My back was to the path leading to my front door. I was engaged for a full five minutes in alternately digging around the enormous root and then pulling and tugging with all my strength to uproot it. In my head it was a heroic battle and as I fought it I was belting out a song with all the… heroicasy (?) I could muster.
I felt it give way and with one long final tug it slid free from the earth! Forgive me if I quickly return to mixing in a quick literary reference by saying that I let out what could only be described as a barbaric yawp.
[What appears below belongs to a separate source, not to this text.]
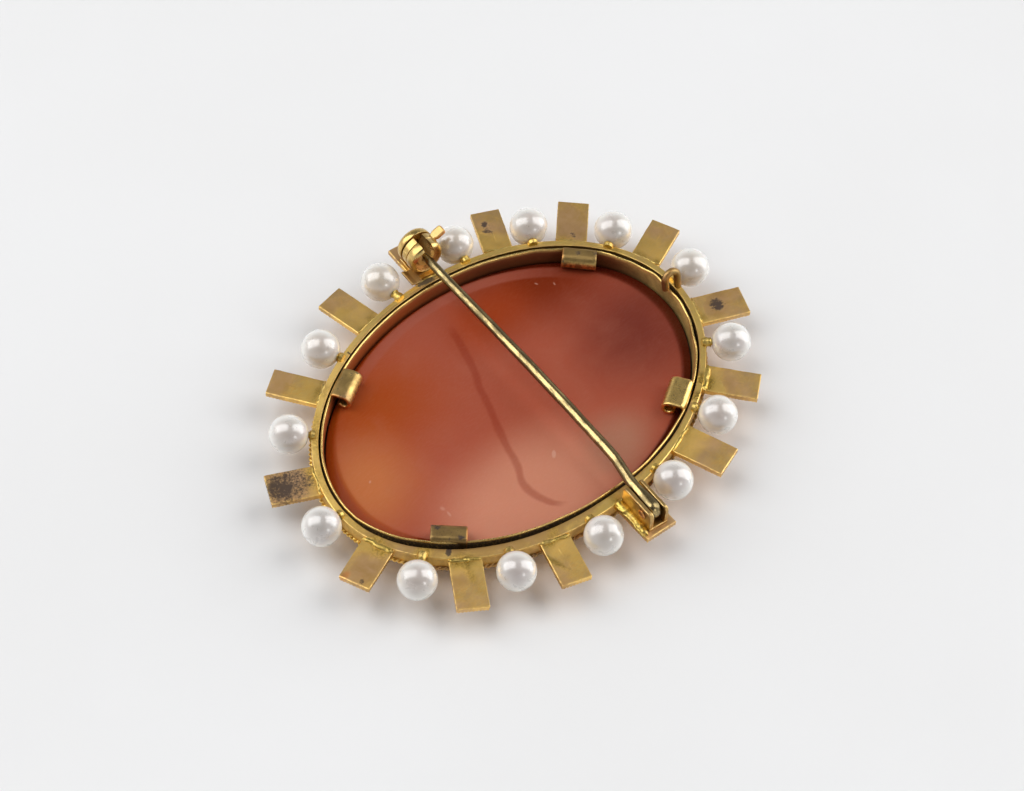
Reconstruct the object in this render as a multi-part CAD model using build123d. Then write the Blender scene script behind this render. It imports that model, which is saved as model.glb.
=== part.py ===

I then turned around to see three young ladies standing there, each wearing a familiar green sash over their shoulders.
I was still singing.
The song quickly died on my lips… but not until a particularly inappropriate verse of “I Touch Myself” by the Divinyls had been delivered.
Three mouths dropped open and six eyes slowly made their way to my hand. A hand that was clutching a thick eight inch Goldenrod.
For what seemed forever I stood frozen until finally the obligatory screeching and dropping of cookies and order forms and retreating from whence they’d came commenced.
Now let he without sin cast the first stone. Obviously pulling on a Goldenrod for five minutes to “I Touch Myself” is fraught with Freudian perils to begin with but what are the odds that three godforsaken Girlscouts are going to come wandering up in the middle of it?!
I guess offering to do some gardening for them to make amends would probably be a bad idea. With my luck their headquarters would be overrun with Yellow Rocket.